• **Aim**
Reproduce the listing below in its entirety. Change nothing.

• **Data lines**
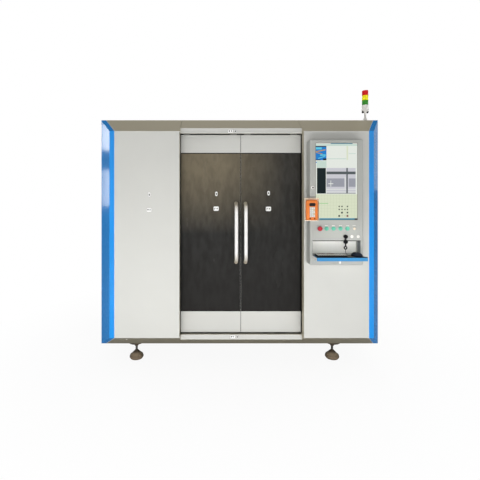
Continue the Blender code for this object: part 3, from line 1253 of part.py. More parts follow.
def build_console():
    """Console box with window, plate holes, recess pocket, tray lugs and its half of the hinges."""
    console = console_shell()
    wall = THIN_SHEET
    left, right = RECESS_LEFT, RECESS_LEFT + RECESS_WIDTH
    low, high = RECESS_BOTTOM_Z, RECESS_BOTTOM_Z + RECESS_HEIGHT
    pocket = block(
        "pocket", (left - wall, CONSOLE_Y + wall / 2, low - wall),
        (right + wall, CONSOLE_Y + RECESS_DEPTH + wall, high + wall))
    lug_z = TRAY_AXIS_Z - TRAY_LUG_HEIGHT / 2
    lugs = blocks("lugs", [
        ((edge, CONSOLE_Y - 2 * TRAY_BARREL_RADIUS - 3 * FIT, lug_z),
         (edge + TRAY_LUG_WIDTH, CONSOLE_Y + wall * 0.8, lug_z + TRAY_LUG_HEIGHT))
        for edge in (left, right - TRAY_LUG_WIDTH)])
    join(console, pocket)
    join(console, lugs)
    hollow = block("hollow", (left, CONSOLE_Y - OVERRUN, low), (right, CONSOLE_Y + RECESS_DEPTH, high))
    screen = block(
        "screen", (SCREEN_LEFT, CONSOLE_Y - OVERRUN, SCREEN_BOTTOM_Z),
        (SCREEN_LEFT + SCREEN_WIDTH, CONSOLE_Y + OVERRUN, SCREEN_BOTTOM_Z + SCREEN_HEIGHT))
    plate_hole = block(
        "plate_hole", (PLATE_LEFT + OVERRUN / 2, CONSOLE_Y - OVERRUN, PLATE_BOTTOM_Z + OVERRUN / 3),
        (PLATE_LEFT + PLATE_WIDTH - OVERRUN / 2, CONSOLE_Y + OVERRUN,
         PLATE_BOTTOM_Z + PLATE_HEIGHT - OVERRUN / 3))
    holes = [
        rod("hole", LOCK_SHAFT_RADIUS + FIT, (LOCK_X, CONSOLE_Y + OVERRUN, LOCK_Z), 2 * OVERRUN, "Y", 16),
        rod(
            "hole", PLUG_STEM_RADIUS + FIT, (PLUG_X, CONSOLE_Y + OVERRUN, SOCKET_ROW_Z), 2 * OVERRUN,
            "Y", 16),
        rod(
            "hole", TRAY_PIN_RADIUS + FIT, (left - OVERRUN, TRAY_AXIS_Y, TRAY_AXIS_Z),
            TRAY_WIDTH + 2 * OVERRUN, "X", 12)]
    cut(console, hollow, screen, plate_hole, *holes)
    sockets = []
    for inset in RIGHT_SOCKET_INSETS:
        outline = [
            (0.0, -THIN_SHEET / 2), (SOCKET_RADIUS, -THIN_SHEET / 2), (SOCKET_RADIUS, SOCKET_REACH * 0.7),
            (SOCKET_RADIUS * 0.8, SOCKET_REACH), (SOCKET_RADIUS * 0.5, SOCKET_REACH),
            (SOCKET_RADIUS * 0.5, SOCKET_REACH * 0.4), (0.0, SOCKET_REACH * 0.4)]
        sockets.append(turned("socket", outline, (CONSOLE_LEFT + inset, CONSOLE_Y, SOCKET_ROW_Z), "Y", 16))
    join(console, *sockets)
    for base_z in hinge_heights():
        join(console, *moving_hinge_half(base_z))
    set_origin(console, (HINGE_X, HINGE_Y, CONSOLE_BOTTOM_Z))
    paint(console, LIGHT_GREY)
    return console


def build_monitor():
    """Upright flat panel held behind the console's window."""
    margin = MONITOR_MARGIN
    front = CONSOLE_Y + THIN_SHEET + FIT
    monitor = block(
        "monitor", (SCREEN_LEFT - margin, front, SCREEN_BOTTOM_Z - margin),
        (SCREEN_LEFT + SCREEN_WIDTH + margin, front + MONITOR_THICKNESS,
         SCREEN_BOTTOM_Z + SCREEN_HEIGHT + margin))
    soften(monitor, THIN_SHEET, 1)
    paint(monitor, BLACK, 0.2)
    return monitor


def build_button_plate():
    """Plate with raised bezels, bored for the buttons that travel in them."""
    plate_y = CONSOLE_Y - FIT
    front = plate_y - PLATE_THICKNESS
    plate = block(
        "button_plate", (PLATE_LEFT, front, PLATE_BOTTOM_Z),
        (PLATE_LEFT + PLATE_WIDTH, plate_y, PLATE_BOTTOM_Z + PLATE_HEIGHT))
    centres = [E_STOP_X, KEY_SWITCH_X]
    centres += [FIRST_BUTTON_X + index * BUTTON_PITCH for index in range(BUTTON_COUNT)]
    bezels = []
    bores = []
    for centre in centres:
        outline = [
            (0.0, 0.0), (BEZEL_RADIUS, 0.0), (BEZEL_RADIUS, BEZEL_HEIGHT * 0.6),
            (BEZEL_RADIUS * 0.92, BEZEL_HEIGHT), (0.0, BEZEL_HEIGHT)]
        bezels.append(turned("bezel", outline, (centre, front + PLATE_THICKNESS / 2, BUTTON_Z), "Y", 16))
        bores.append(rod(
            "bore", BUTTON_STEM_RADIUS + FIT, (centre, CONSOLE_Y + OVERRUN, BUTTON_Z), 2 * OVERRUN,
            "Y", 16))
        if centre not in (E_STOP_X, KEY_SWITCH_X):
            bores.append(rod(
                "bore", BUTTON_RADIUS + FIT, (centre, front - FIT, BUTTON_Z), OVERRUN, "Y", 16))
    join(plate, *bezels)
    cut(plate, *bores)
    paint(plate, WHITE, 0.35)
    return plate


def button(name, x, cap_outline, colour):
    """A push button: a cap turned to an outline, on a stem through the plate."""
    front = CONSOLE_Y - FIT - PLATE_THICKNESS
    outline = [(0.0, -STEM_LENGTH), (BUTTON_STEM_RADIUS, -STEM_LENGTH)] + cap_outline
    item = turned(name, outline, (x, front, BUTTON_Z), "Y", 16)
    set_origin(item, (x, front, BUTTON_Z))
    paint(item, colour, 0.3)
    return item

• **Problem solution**
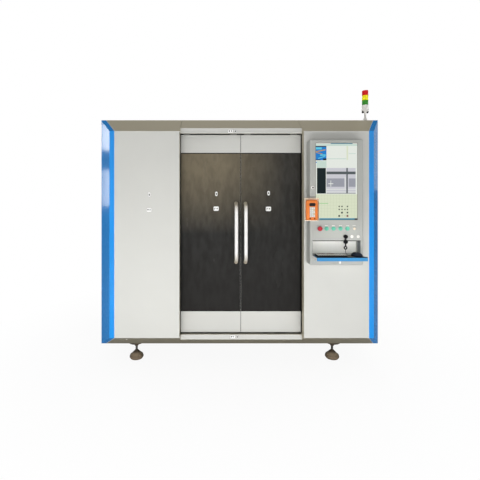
Continue the Blender code for this object: part 3, from line 1253 of part.py. More parts follow.
def build_console():
    """Console box with window, plate holes, recess pocket, tray lugs and its half of the hinges."""
    console = console_shell()
    wall = THIN_SHEET
    left, right = RECESS_LEFT, RECESS_LEFT + RECESS_WIDTH
    low, high = RECESS_BOTTOM_Z, RECESS_BOTTOM_Z + RECESS_HEIGHT
    pocket = block(
        "pocket", (left - wall, CONSOLE_Y + wall / 2, low - wall),
        (right + wall, CONSOLE_Y + RECESS_DEPTH + wall, high + wall))
    lug_z = TRAY_AXIS_Z - TRAY_LUG_HEIGHT / 2
    lugs = blocks("lugs", [
        ((edge, CONSOLE_Y - 2 * TRAY_BARREL_RADIUS - 3 * FIT, lug_z),
         (edge + TRAY_LUG_WIDTH, CONSOLE_Y + wall * 0.8, lug_z + TRAY_LUG_HEIGHT))
        for edge in (left, right - TRAY_LUG_WIDTH)])
    join(console, pocket)
    join(console, lugs)
    hollow = block("hollow", (left, CONSOLE_Y - OVERRUN, low), (right, CONSOLE_Y + RECESS_DEPTH, high))
    screen = block(
        "screen", (SCREEN_LEFT, CONSOLE_Y - OVERRUN, SCREEN_BOTTOM_Z),
        (SCREEN_LEFT + SCREEN_WIDTH, CONSOLE_Y + OVERRUN, SCREEN_BOTTOM_Z + SCREEN_HEIGHT))
    plate_hole = block(
        "plate_hole", (PLATE_LEFT + OVERRUN / 2, CONSOLE_Y - OVERRUN, PLATE_BOTTOM_Z + OVERRUN / 3),
        (PLATE_LEFT + PLATE_WIDTH - OVERRUN / 2, CONSOLE_Y + OVERRUN,
         PLATE_BOTTOM_Z + PLATE_HEIGHT - OVERRUN / 3))
    holes = [
        rod("hole", LOCK_SHAFT_RADIUS + FIT, (LOCK_X, CONSOLE_Y + OVERRUN, LOCK_Z), 2 * OVERRUN, "Y", 16),
        rod(
            "hole", PLUG_STEM_RADIUS + FIT, (PLUG_X, CONSOLE_Y + OVERRUN, SOCKET_ROW_Z), 2 * OVERRUN,
            "Y", 16),
        rod(
            "hole", TRAY_PIN_RADIUS + FIT, (left - OVERRUN, TRAY_AXIS_Y, TRAY_AXIS_Z),
            TRAY_WIDTH + 2 * OVERRUN, "X", 12)]
    cut(console, hollow, screen, plate_hole, *holes)
    sockets = []
    for inset in RIGHT_SOCKET_INSETS:
        outline = [
            (0.0, -THIN_SHEET / 2), (SOCKET_RADIUS, -THIN_SHEET / 2), (SOCKET_RADIUS, SOCKET_REACH * 0.7),
            (SOCKET_RADIUS * 0.8, SOCKET_REACH), (SOCKET_RADIUS * 0.5, SOCKET_REACH),
            (SOCKET_RADIUS * 0.5, SOCKET_REACH * 0.4), (0.0, SOCKET_REACH * 0.4)]
        sockets.append(turned("socket", outline, (CONSOLE_LEFT + inset, CONSOLE_Y, SOCKET_ROW_Z), "Y", 16))
    join(console, *sockets)
    for base_z in hinge_heights():
        join(console, *moving_hinge_half(base_z))
    set_origin(console, (HINGE_X, HINGE_Y, CONSOLE_BOTTOM_Z))
    paint(console, LIGHT_GREY)
    return console


def build_monitor():
    """Upright flat panel held behind the console's window."""
    margin = MONITOR_MARGIN
    front = CONSOLE_Y + THIN_SHEET + FIT
    monitor = block(
        "monitor", (SCREEN_LEFT - margin, front, SCREEN_BOTTOM_Z - margin),
        (SCREEN_LEFT + SCREEN_WIDTH + margin, front + MONITOR_THICKNESS,
         SCREEN_BOTTOM_Z + SCREEN_HEIGHT + margin))
    soften(monitor, THIN_SHEET, 1)
    paint(monitor, BLACK, 0.2)
    return monitor


def build_button_plate():
    """Plate with raised bezels, bored for the buttons that travel in them."""
    plate_y = CONSOLE_Y - FIT
    front = plate_y - PLATE_THICKNESS
    plate = block(
        "button_plate", (PLATE_LEFT, front, PLATE_BOTTOM_Z),
        (PLATE_LEFT + PLATE_WIDTH, plate_y, PLATE_BOTTOM_Z + PLATE_HEIGHT))
    centres = [E_STOP_X, KEY_SWITCH_X]
    centres += [FIRST_BUTTON_X + index * BUTTON_PITCH for index in range(BUTTON_COUNT)]
    bezels = []
    bores = []
    for centre in centres:
        outline = [
            (0.0, 0.0), (BEZEL_RADIUS, 0.0), (BEZEL_RADIUS, BEZEL_HEIGHT * 0.6),
            (BEZEL_RADIUS * 0.92, BEZEL_HEIGHT), (0.0, BEZEL_HEIGHT)]
        bezels.append(turned("bezel", outline, (centre, front + PLATE_THICKNESS / 2, BUTTON_Z), "Y", 16))
        bores.append(rod(
            "bore", BUTTON_STEM_RADIUS + FIT, (centre, CONSOLE_Y + OVERRUN, BUTTON_Z), 2 * OVERRUN,
            "Y", 16))
        if centre not in (E_STOP_X, KEY_SWITCH_X):
            bores.append(rod(
                "bore", BUTTON_RADIUS + FIT, (centre, front - FIT, BUTTON_Z), OVERRUN, "Y", 16))
    join(plate, *bezels)
    cut(plate, *bores)
    paint(plate, WHITE, 0.35)
    return plate


def button(name, x, cap_outline, colour):
    """A push button: a cap turned to an outline, on a stem through the plate."""
    front = CONSOLE_Y - FIT - PLATE_THICKNESS
    outline = [(0.0, -STEM_LENGTH), (BUTTON_STEM_RADIUS, -STEM_LENGTH)] + cap_outline
    item = turned(name, outline, (x, front, BUTTON_Z), "Y", 16)
    set_origin(item, (x, front, BUTTON_Z))
    paint(item, colour, 0.3)
    return item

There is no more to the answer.